The Z 30 lacks a couple of features that might make it more suitable for single camera situations. There’s no true log mode, just what Nikon describes as “flat,” and connectivity is limited to HDMI and a simple mic input. Like a lot of modern electronics it’s USB charging, and no mains power supply is included. That’s OK - that’s why we standardised on USB-C for power - but there’s it’s worth putting out a public warning that getting good USB power supplies is surprisingly hard. It’s hard to tell suppliers who’re charging a lot because it’s well-made and those who’re charging a lot because that makes it seem well-made. USB power supplies are one of the last pieces of technology that are worth buying in person, over the counter, from a reputable retailer.
But that’s not Nikon’s problem, and overall the Z 30 is hard to dislike. Though it’s small, the deep handgrip makes operating easy, even for oversized individuals such as your 6’3” narrator. The viewfinder, in stills mode, runs at high frame rate and feels very immediate, and while lower frame rates in video mode naturally introduce a degree of lag it’s as well-controlled as it could be. The Z 30 avoids the half-hour recording limit of the Z 50, which is counterintuitive; one would expect more flexibility from the higher model number. Movie reactions are exactly the sort of thing this camera was built to shoot, and represent a rare instance where running for hours is potentially useful.
YouTube people might consider the 16mm minimum focal length of the kit lens to still be a bit lacking in field of view, especially if the electronic stabilisation is in use, which crops a little from the edges. Much as 16mm is naturally wide lens on this sensor, many modern cellphones are wider (the surprise is how this ever became popular for what are inevitably lots of facial closeups). Nikon’s Z lenses, designed for its mirrorless cameras, theoretically go down to 12mm at which point objects in alternate dimensions are likely to sneak into the edges of frame.It’ll focus pretty close; the minimum object distance is only about eight inches.
In the end, the Z 30 feels agreeably like a miniaturised big camera, rather than a warmed-up small one. Professional photographers will scowl at the viewfinder, even though the LCD is really pretty good. On the downside, it won’t shoot 120 frames at more than HD resolution, the maximum at 4K is 30, and there are no clever recording options for anyone hoping to ape the big screen.

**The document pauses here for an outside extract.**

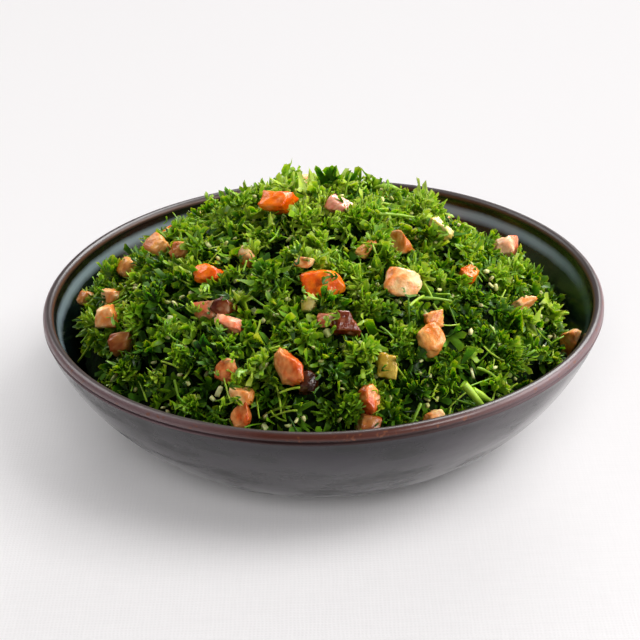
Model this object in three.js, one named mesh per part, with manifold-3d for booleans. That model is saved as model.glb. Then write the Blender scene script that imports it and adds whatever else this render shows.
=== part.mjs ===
// Tabbouleh heaped in a wide, shallow stoneware bowl.
// Millimetres, +Z up. The origin is on the table, under the centre of the bowl's foot ring.
// Two pieces: the thrown bowl, and the salad as one heap. The heap is a bumpy core that fills the
// bowl, with the chopped herb, tomato dice, stalks and bulgur grains that show fused onto it.

import * as THREE from "three";
import { mergeVertices } from "three/addons/utils/BufferGeometryUtils.js";
import Module from "manifold-3d";

const wasm = await Module();
wasm.setup();

// ---- Bowl ---------------------------------------------------------------------------------------

const RIM_RADIUS = 105; // outside of the lip
const BOWL_HEIGHT = 57.5;
const WALL = 4.8;
const FOOT_RADIUS = 48; // outside of the foot ring
const FOOT_HEIGHT = 3;
const FOOT_WIDTH = 6;
const FOOT_CHAMFER = 0.8;
const RECESS_HEIGHT = 2.2; // how far the base inside the foot ring stands off the table
const SHOULDER = 1.36; // a higher power brings the wall upright sooner
const FULLNESS = 1.78; // a higher power makes the base flatter and the belly rounder
const BOWL_SIDES = 44;
const WALL_STEPS = 8;
const LIP_STEPS = 6;

const WALL_TOP = BOWL_HEIGHT - WALL / 2; // where the wall turns into the half-round lip

// ---- Heap ---------------------------------------------------------------------------------------

const FIT_GAP = 0.3; // between the salad and the glaze
const PEAK_ABOVE_RIM = 37; // the bare core; leaves stand a few millimetres higher
const EDGE_BELOW_RIM = 17; // where the core meets the wall
const EDGE_SWAY = 4; // the salad lies higher on one side of the bowl
const EDGE_SWAY_ANGLE = THREE.MathUtils.degToRad(195);
const DOME_POINT = 1.5; // a lower power makes the top more conical
const DOME_EDGE = 0.6; // below 1 the heap ends in a steep shoulder
const CLUMP_SIZE = 17;
const CLUMP_RELIEF = 1.8;
const BUMP_SIZE = 5;
const BUMP_RELIEF = 2.3;
const CORE_RINGS = 16;
const TALLEST = BOWL_HEIGHT + 80; // clear above every leaf

// ---- What shows on the heap ---------------------------------------------------------------------

const LEAVES = { count: 56, shortest: 10, longest: 15, thickness: 0.8, sunk: 0.9 };
const SHREDS = { count: 14, shortest: 9, longest: 14, width: 2.8, thickness: 0.8, sunk: 1.2 };
const DICE = { count: 18, smallest: 7.5, largest: 12, lift: -0.12 };
const STALKS = { count: 8, shortest: 12, longest: 21, radius: 0.75, rise: 0.5 };
const GRAINS = { count: 20, length: 3.2, width: 2.1, rise: 0.45 };
const HEAP_REACH = 0.95; // pieces stay inside this share of the heap's radius
const GOLDEN_ANGLE = Math.PI * (3 - Math.sqrt(5));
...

Otherwise, it’s small, handy, and well made, though the price tag is not unadjacent to a competitor or two, or to the better end of cellphones. It’s got an absolute slab of silicon in the front compared to a cellphone, though, and that’s likely to mean it does much better in real terms. If that’s the battle we’re likely to see fought over the next few years, the Nikon Z 30 is a powerful salvo in favour of devices that do one thing well.